* **Provided data**
════════════════

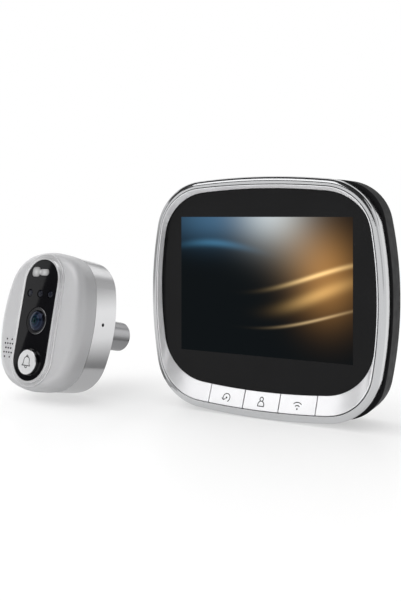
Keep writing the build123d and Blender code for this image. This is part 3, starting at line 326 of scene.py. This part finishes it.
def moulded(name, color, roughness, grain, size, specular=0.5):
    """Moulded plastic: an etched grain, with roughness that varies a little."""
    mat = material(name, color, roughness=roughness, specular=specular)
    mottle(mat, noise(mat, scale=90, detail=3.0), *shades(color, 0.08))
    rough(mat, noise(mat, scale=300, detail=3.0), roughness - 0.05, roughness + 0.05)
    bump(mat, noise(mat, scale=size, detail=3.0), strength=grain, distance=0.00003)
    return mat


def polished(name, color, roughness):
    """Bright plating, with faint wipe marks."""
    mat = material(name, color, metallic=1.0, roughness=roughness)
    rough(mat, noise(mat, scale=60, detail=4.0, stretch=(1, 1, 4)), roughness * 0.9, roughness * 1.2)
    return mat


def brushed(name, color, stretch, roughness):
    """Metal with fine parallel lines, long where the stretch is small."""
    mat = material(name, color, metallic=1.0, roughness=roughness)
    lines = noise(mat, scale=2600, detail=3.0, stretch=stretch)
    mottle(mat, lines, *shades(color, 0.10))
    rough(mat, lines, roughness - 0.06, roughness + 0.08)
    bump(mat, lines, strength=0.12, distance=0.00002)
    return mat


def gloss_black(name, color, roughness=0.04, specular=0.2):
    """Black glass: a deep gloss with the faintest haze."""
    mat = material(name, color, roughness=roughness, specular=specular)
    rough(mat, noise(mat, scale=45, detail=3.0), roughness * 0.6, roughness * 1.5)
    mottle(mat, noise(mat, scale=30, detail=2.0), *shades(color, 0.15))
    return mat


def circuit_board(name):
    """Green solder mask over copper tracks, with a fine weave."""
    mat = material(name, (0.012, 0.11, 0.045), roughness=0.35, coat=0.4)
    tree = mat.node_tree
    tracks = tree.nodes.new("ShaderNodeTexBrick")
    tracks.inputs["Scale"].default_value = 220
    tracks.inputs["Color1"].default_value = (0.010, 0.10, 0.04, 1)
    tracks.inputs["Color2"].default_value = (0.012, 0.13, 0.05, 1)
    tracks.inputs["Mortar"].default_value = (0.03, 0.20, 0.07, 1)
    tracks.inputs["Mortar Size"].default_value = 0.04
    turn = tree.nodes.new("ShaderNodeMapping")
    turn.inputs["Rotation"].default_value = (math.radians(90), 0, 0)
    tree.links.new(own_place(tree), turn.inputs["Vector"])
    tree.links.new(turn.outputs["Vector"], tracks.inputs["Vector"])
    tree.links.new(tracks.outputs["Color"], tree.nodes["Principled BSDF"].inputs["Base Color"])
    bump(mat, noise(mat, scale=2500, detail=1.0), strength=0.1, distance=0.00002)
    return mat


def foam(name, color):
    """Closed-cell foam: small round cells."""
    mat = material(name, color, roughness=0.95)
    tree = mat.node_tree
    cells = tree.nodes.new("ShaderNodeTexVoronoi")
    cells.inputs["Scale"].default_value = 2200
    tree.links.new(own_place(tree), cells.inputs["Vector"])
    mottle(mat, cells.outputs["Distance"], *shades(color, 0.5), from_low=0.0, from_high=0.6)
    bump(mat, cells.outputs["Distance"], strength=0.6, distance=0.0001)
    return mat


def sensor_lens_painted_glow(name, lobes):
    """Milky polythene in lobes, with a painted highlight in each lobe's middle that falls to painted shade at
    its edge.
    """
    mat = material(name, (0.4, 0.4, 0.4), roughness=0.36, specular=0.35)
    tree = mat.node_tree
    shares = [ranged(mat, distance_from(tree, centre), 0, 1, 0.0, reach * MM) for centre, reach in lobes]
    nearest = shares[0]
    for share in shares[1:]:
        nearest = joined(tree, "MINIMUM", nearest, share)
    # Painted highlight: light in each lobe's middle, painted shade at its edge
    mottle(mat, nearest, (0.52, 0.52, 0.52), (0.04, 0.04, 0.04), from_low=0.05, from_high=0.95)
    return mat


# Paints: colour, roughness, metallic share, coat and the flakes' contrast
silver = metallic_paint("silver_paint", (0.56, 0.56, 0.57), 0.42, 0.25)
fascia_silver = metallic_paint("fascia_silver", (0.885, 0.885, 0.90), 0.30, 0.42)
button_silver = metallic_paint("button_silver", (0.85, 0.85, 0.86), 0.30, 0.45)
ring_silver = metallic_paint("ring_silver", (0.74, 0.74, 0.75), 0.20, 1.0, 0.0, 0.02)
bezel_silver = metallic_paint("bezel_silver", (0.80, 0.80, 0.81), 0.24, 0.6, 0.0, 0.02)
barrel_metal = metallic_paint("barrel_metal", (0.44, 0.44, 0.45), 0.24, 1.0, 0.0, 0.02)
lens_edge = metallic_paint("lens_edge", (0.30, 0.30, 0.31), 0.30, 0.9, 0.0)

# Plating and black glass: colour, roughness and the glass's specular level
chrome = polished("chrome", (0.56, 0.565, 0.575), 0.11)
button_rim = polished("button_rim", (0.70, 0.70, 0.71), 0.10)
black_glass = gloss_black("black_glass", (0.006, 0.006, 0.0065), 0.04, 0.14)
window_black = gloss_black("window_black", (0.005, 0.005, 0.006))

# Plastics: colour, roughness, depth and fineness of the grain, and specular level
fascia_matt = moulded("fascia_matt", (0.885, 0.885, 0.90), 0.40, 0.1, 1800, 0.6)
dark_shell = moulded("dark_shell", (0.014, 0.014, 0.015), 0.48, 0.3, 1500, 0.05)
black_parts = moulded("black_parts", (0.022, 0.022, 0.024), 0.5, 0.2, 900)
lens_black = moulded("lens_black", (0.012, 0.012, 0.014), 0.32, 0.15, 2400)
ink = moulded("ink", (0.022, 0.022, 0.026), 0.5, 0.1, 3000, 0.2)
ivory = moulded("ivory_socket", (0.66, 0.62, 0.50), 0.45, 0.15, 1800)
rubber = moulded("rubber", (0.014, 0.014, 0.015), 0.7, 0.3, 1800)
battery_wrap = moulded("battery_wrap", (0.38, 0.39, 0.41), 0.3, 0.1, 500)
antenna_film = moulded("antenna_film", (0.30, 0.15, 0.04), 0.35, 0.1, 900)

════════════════

* **The request**
Using the data above, output each line exactly.

* **Final result**
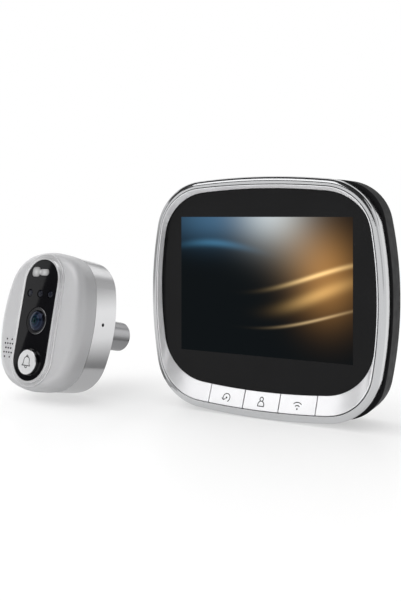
Keep writing the build123d and Blender code for this image. This is part 3, starting at line 326 of scene.py. This part finishes it.
def moulded(name, color, roughness, grain, size, specular=0.5):
    """Moulded plastic: an etched grain, with roughness that varies a little."""
    mat = material(name, color, roughness=roughness, specular=specular)
    mottle(mat, noise(mat, scale=90, detail=3.0), *shades(color, 0.08))
    rough(mat, noise(mat, scale=300, detail=3.0), roughness - 0.05, roughness + 0.05)
    bump(mat, noise(mat, scale=size, detail=3.0), strength=grain, distance=0.00003)
    return mat


def polished(name, color, roughness):
    """Bright plating, with faint wipe marks."""
    mat = material(name, color, metallic=1.0, roughness=roughness)
    rough(mat, noise(mat, scale=60, detail=4.0, stretch=(1, 1, 4)), roughness * 0.9, roughness * 1.2)
    return mat


def brushed(name, color, stretch, roughness):
    """Metal with fine parallel lines, long where the stretch is small."""
    mat = material(name, color, metallic=1.0, roughness=roughness)
    lines = noise(mat, scale=2600, detail=3.0, stretch=stretch)
    mottle(mat, lines, *shades(color, 0.10))
    rough(mat, lines, roughness - 0.06, roughness + 0.08)
    bump(mat, lines, strength=0.12, distance=0.00002)
    return mat


def gloss_black(name, color, roughness=0.04, specular=0.2):
    """Black glass: a deep gloss with the faintest haze."""
    mat = material(name, color, roughness=roughness, specular=specular)
    rough(mat, noise(mat, scale=45, detail=3.0), roughness * 0.6, roughness * 1.5)
    mottle(mat, noise(mat, scale=30, detail=2.0), *shades(color, 0.15))
    return mat


def circuit_board(name):
    """Green solder mask over copper tracks, with a fine weave."""
    mat = material(name, (0.012, 0.11, 0.045), roughness=0.35, coat=0.4)
    tree = mat.node_tree
    tracks = tree.nodes.new("ShaderNodeTexBrick")
    tracks.inputs["Scale"].default_value = 220
    tracks.inputs["Color1"].default_value = (0.010, 0.10, 0.04, 1)
    tracks.inputs["Color2"].default_value = (0.012, 0.13, 0.05, 1)
    tracks.inputs["Mortar"].default_value = (0.03, 0.20, 0.07, 1)
    tracks.inputs["Mortar Size"].default_value = 0.04
    turn = tree.nodes.new("ShaderNodeMapping")
    turn.inputs["Rotation"].default_value = (math.radians(90), 0, 0)
    tree.links.new(own_place(tree), turn.inputs["Vector"])
    tree.links.new(turn.outputs["Vector"], tracks.inputs["Vector"])
    tree.links.new(tracks.outputs["Color"], tree.nodes["Principled BSDF"].inputs["Base Color"])
    bump(mat, noise(mat, scale=2500, detail=1.0), strength=0.1, distance=0.00002)
    return mat


def foam(name, color):
    """Closed-cell foam: small round cells."""
    mat = material(name, color, roughness=0.95)
    tree = mat.node_tree
    cells = tree.nodes.new("ShaderNodeTexVoronoi")
    cells.inputs["Scale"].default_value = 2200
    tree.links.new(own_place(tree), cells.inputs["Vector"])
    mottle(mat, cells.outputs["Distance"], *shades(color, 0.5), from_low=0.0, from_high=0.6)
    bump(mat, cells.outputs["Distance"], strength=0.6, distance=0.0001)
    return mat


def sensor_lens_painted_glow(name, lobes):
    """Milky polythene in lobes, with a painted highlight in each lobe's middle that falls to painted shade at
    its edge.
    """
    mat = material(name, (0.4, 0.4, 0.4), roughness=0.36, specular=0.35)
    tree = mat.node_tree
    shares = [ranged(mat, distance_from(tree, centre), 0, 1, 0.0, reach * MM) for centre, reach in lobes]
    nearest = shares[0]
    for share in shares[1:]:
        nearest = joined(tree, "MINIMUM", nearest, share)
    # Painted highlight: light in each lobe's middle, painted shade at its edge
    mottle(mat, nearest, (0.52, 0.52, 0.52), (0.04, 0.04, 0.04), from_low=0.05, from_high=0.95)
    return mat


# Paints: colour, roughness, metallic share, coat and the flakes' contrast
silver = metallic_paint("silver_paint", (0.56, 0.56, 0.57), 0.42, 0.25)
fascia_silver = metallic_paint("fascia_silver", (0.885, 0.885, 0.90), 0.30, 0.42)
button_silver = metallic_paint("button_silver", (0.85, 0.85, 0.86), 0.30, 0.45)
ring_silver = metallic_paint("ring_silver", (0.74, 0.74, 0.75), 0.20, 1.0, 0.0, 0.02)
bezel_silver = metallic_paint("bezel_silver", (0.80, 0.80, 0.81), 0.24, 0.6, 0.0, 0.02)
barrel_metal = metallic_paint("barrel_metal", (0.44, 0.44, 0.45), 0.24, 1.0, 0.0, 0.02)
lens_edge = metallic_paint("lens_edge", (0.30, 0.30, 0.31), 0.30, 0.9, 0.0)

# Plating and black glass: colour, roughness and the glass's specular level
chrome = polished("chrome", (0.56, 0.565, 0.575), 0.11)
button_rim = polished("button_rim", (0.70, 0.70, 0.71), 0.10)
black_glass = gloss_black("black_glass", (0.006, 0.006, 0.0065), 0.04, 0.14)
window_black = gloss_black("window_black", (0.005, 0.005, 0.006))

# Plastics: colour, roughness, depth and fineness of the grain, and specular level
fascia_matt = moulded("fascia_matt", (0.885, 0.885, 0.90), 0.40, 0.1, 1800, 0.6)
dark_shell = moulded("dark_shell", (0.014, 0.014, 0.015), 0.48, 0.3, 1500, 0.05)
black_parts = moulded("black_parts", (0.022, 0.022, 0.024), 0.5, 0.2, 900)
lens_black = moulded("lens_black", (0.012, 0.012, 0.014), 0.32, 0.15, 2400)
ink = moulded("ink", (0.022, 0.022, 0.026), 0.5, 0.1, 3000, 0.2)
ivory = moulded("ivory_socket", (0.66, 0.62, 0.50), 0.45, 0.15, 1800)
rubber = moulded("rubber", (0.014, 0.014, 0.015), 0.7, 0.3, 1800)
battery_wrap = moulded("battery_wrap", (0.38, 0.39, 0.41), 0.3, 0.1, 500)
antenna_film = moulded("antenna_film", (0.30, 0.15, 0.04), 0.35, 0.1, 900)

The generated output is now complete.